Isso tem cheiro de preconceito. O que estraga a circulação de ideias na internet é a falta de hábito de não se checar as informações. Falta um aparato crítico de leitor. Um texto escrito por um desses fazedores de palestras de autoajuda circula na rede como sendo de Aristóteles. Ora, Aristóteles falando em sucesso pessoal é no mínimo surrealista, senão um disparate. Equívoco que tem a ver com a falta de preparo de quem acessa a informação, não com o meio, que apenas tornou tal acesso mais fácil.

Por outro lado, esse tipo de comentário esquece um detalhe. A internet não criou os textos hoje disponíveis nela. Os textos – seja uma comédia de Molière ou algumas piadas do Costinha – já existiam e estavam disponíveis em bibliotecas, arquivos de jornais etc. A diferença é a facilidade de acesso, não a existência de uma multidão de informações. A multidão infinita de informações é de sempre. E é muita. Diz-se que Aristóteles, aliás, foi o último sujeito que pode ler tudo que se publicara até sua época. Duvido.
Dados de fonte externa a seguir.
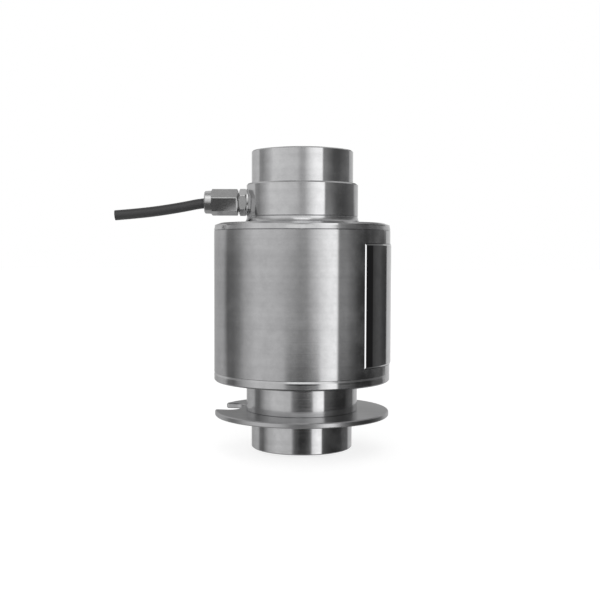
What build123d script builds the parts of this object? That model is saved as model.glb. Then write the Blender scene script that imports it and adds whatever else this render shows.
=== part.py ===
"""Rocker column load cell for a weighbridge, in millimetres.

The origin is the lowest point of the lower load button's dome, +Z is up along the column,
the cable gland points to -X and the nameplate is centred on +X.
"""

import math
import os

from build123d import *

os.makedirs("parts", exist_ok=True)

# Load column: one turned bar with a domed button at each end and a collar for the gland
button_d = 60.0
collar_step = 3.0
dome_radius = 200.0
end_stock = 1.0
button_edge = 0.6
collar_edge = 0.9
upper_button_length = 19.25
collar_height = 19.3
lower_button_length = 19.14

# Gauge section between the two necks: turned down, then milled to four flats
turned_d = 48.0
flats_across = 38.0
lower_neck_step = 1.0
neck_overhang = 5.0
ledge_fillet = 1.2

# Anti-rotation plate
plate_inset = 0.5
plate_thickness = 3.1
plate_edge = 0.55
notch_width = 24.0
notch_depth = 14.8
notch_angle = 169.0
notch_corner = 6.0
prong_corner = 1.5

# Housing tube and the two end rings that carry it
tube_d = 104.4
tube_length = 83.65
tube_wall = 4.0
weld_depth = 0.4
weld_height = 0.3
flank_height = 1.1
collar_flank_height = 0.5
upper_rim_height = 4.3
upper_hub_height = 3.9
upper_rim_edge = 3.5
upper_rim_drop = 1.2
lower_rim_height = 4.95
lower_hub_height = 17.8
lower_rim_edge = 0.8
lower_rim_drop = 0.8
lower_foot_edge = 0.2
upper_flare = 0.45
upper_flare_height = 2.0
lower_flare = 0.02
lower_flare_height = 1.0
hub_foot_radius = 3.2
membrane_thickness = 1.2
membrane_chamfer = 1.0
sleeve_wall = 5.0
sleeve_depth = 9.0
spigot_wall = 4.0
spigot_depth = 4.5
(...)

Consultar livros em bibliotecas, porém, demanda tempo, deslocamento, certo conhecimento de como uma biblioteca funciona etc. Em muitos casos, nem isso basta, pois alguns documentos, tais como edições fac-similares, manuscritos, mapas, fotos, arquivos etc., só podem ser consultados em Paris ou Estocolmo. Com a internet, porém, é agora possível dar um passeio virtual pelo Louvre ou consultar obras raras recolhidas por José Mindlin.

Quero dizer uma coisa simples. As obras, a infinidade de documentos, já existiam e dormitavam nas bibliotecas. Hoje, caso tenham sido disponibilizadas, podem ser acessadas em tese de qualquer parte do mundo.
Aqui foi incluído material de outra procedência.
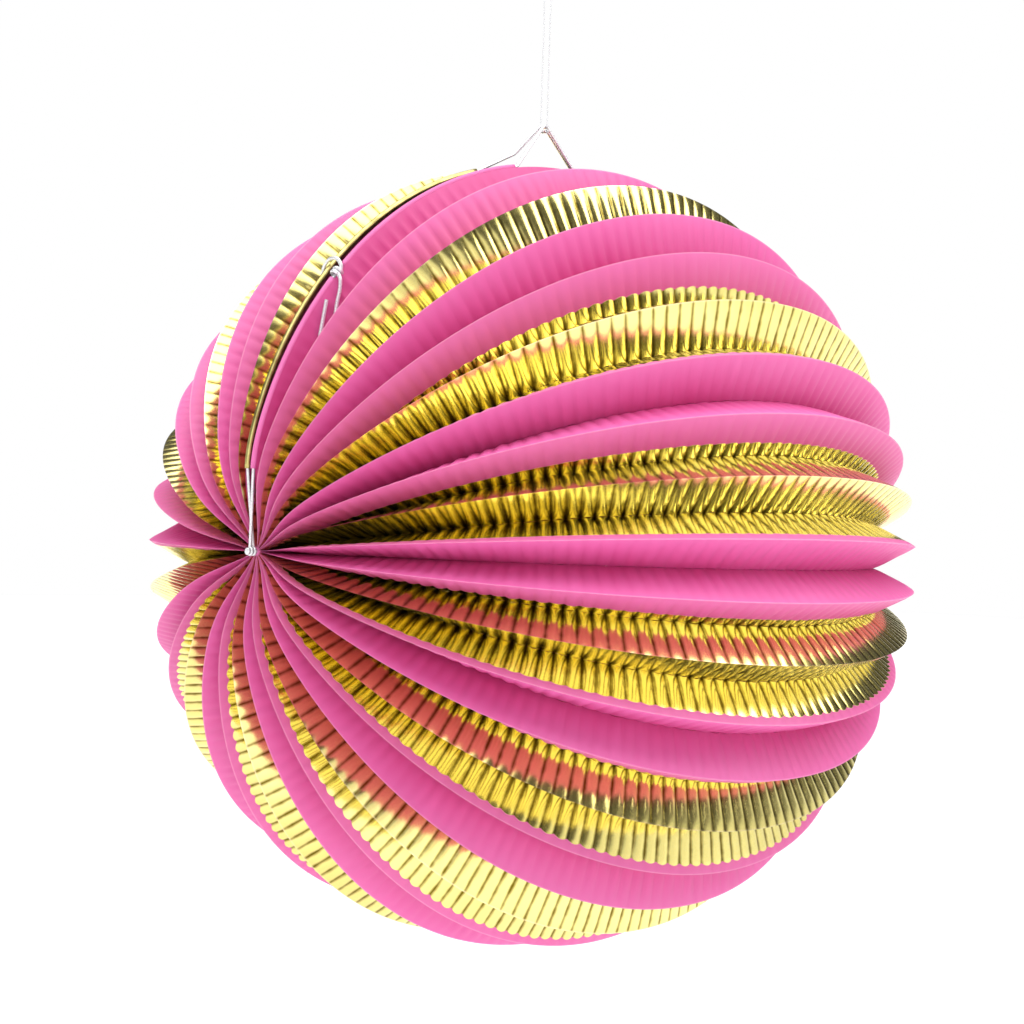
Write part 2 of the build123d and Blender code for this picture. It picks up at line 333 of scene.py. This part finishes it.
def make_pleat(index, material):
    """The visible sheet of one full pleat, which turns with its pleat as the lantern folds."""
    polar, ribs = rib_rows(PINCH_RADIUS)
    share = np.linspace(0, 1, FACE_SAMPLES + 1)
    halves, reach = [], []
    for side in (1, -1):
        ridge, valley, outward = fold_lines(index, polar, side)
        facing = -side * tangent(edge_angle(index))
        halves.append(face_grid(ridge, valley, outward, polar, ribs, facing, index))
        reach.append(gold_reach(index, side, share))
    points = np.concatenate([halves[0][:, ::-1], halves[1][:, 1:]], axis=1)
    columns = points.shape[1]
    across = np.concatenate([reach[0][::-1], reach[1][1:]])
    depth = np.concatenate([share[::-1], share[1:]])
    attributes = {
        "gold_reach": np.tile(across, (len(polar), 1)),
        "depth": np.tile(depth, (len(polar), 1)),
        "rib": np.repeat(ribs[:, None], columns, axis=1),
    }
    node = f"pleat_{index:02d}"
    piece = grid_mesh(f"{node}_paper", points, attributes, material)
    crease(piece.data, FACE_SAMPLES, columns)
    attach(piece, f"{node}_fold")
    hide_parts(node)
    tuple(tangent(edge_angle(index)))
    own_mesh(piece)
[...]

Não entendo, portanto, restrições a um meio – a internet – que afinal facilitou o acesso à informação, seja ela de que natureza for. A escolha de sua natureza e o uso que se fará de tais documentos, dependem do usuário, do leitor. Se despreparado, copia um trecho de Platão e coloca embaixo a assinatura do Paulo Coelho – ou, pior ainda, não vê diferença entre o filósofo grego e o autonomeado bruxo. Mas nada disso tem a ver com a Internet e sim com o preparo (ou falta de) quem a usa.

Todo sujeito que começa a se interessar por livros e leitura, alimenta num certo momento a fantasia de ler todos os livros do mundo. Wilson Martins confessou que passou por essa fase. Descobriu mais tarde que era uma impossibilidade. Livros e documentos existem numa quantidade impressionante e, consideradas as limitações humanas, são infinitos.

A verdade é que diante da infinidade de estímulos possíveis, precisamos selecionar aquilo que num dado momento nos interessa. Caso eu esteja pregando um prego, preciso recuperar informações a respeito do prego, da madeira e do martelo – e dos perigos que o uso destes três ao mesmo tempo pode acarretar. Quando pretendo ler um texto, preciso avaliar sua autenticidade, sua importância relativa, o contexto intelectual de seu autor, a época em que foi escrito etc.

Portanto, educação não é empilhamento de informações. Se não disponho de um aparato crítico, acabarei acertando uma martelada no dedo.